Das vierte Kapitel analysiert den Konstitutionalismus zwischen "monarchischem Prinzip" und Parlamentarismus anhand der "Zabern-Affäre" von 1913. Die Affäre verdeutlichte die Reformunfähigkeit des Deutschen Kaiserreichs und die fortdauernde extra-konst. Stellung des Militärs. Der Reichstag und der Reichskanzler konnten die Armee zwar in gewissem Maße begrenzen, doch das System blieb bestehen.
Das fünfte Kapitel behandelt die Entwicklung in Russland und Deutschland am Ende des Ersten Weltkriegs. Die "Februarrevolution" von 1917 in Russland führte zum Sturz der Zarenmonarchie und zum Beginn eines revolutionären Prozesses. Die Radikalisierung in Russland kulminierte in der bolschewistischen "Oktoberrevolution" und dem anschließenden Bürgerkrieg. In Deutschland kam es im Oktober 1918 zur vollen Parlamentarisierung der Monarchie, jedoch zu spät, um die Revolution zu stoppen. Deutschland wurde vorübergehend eine Räterepublik, bevor die verfassungsgebende Deutsche Nationalversammlung 1919 die Weimarer Republik ausrief.

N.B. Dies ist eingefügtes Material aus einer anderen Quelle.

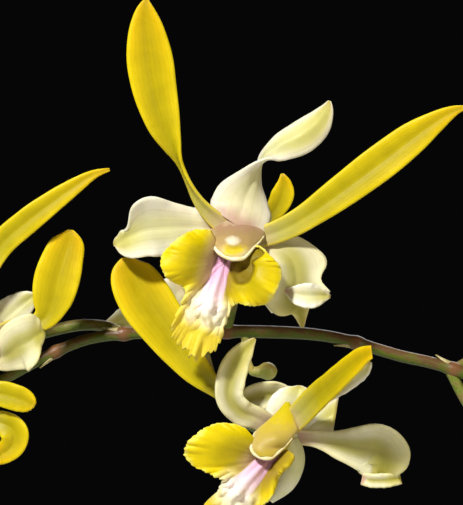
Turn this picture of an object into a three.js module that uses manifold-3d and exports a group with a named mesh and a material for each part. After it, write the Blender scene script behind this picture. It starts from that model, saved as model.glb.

Das sechste Kapitel befasst sich mit der Entstehung der "Verfassung von Berlin" in der Nachkriegszeit. Die drei Verfassungsentwürfe der Berliner Fraktionen CDU, SPD und SED basierten auf dem parlamentarischen System und enthielten weitreichende Grundrechte. Die Verfassungspolitischen Hauptproblemfelder waren die staatsrechtliche Stellung Berlins, die Beziehung zu den Besatzungsmächten, die Organisation der Verfassungsgewalten und die Einbeziehung grundrechtlicher, wirtschafts- und gesellschaftspolitischer Grundsätze. Letztlich war es nicht der Inhalt der Verfassungsentwürfe, sondern die Interessen der Besatzungsmächte und Parteien, die zum Scheitern eines großen Verfassungskompromisses führten. Die sozialdemokratische Verfassung von 1948 wurde schließlich zur Grundlage der "Verfassung von Berlin", die am 1. Oktober 1950 in Kraft trat.
Schlüsselwörter
Die Schlüsselwörter und Schwerpunktthemen des Textes umfassen den Absolutismus, die Konstitutionelle Monarchie, den Parlamentarismus, die Französische Revolution, die Zabern-Affäre, die Weimarer Republik, die Räterepublik, die "Verfassung von Berlin" und die Entwicklung des europäischen Verfassungsstaates. Der Text beleuchtet die Herausforderungen und Probleme, die mit den Transformationsprozessen von der absolutistischen zur konstitutionellen und parlamentarischen Ordnung verbunden waren, sowie die Rolle von Legitimität und Souveränität im Wandel der europäischen Verfassungsgeschichte.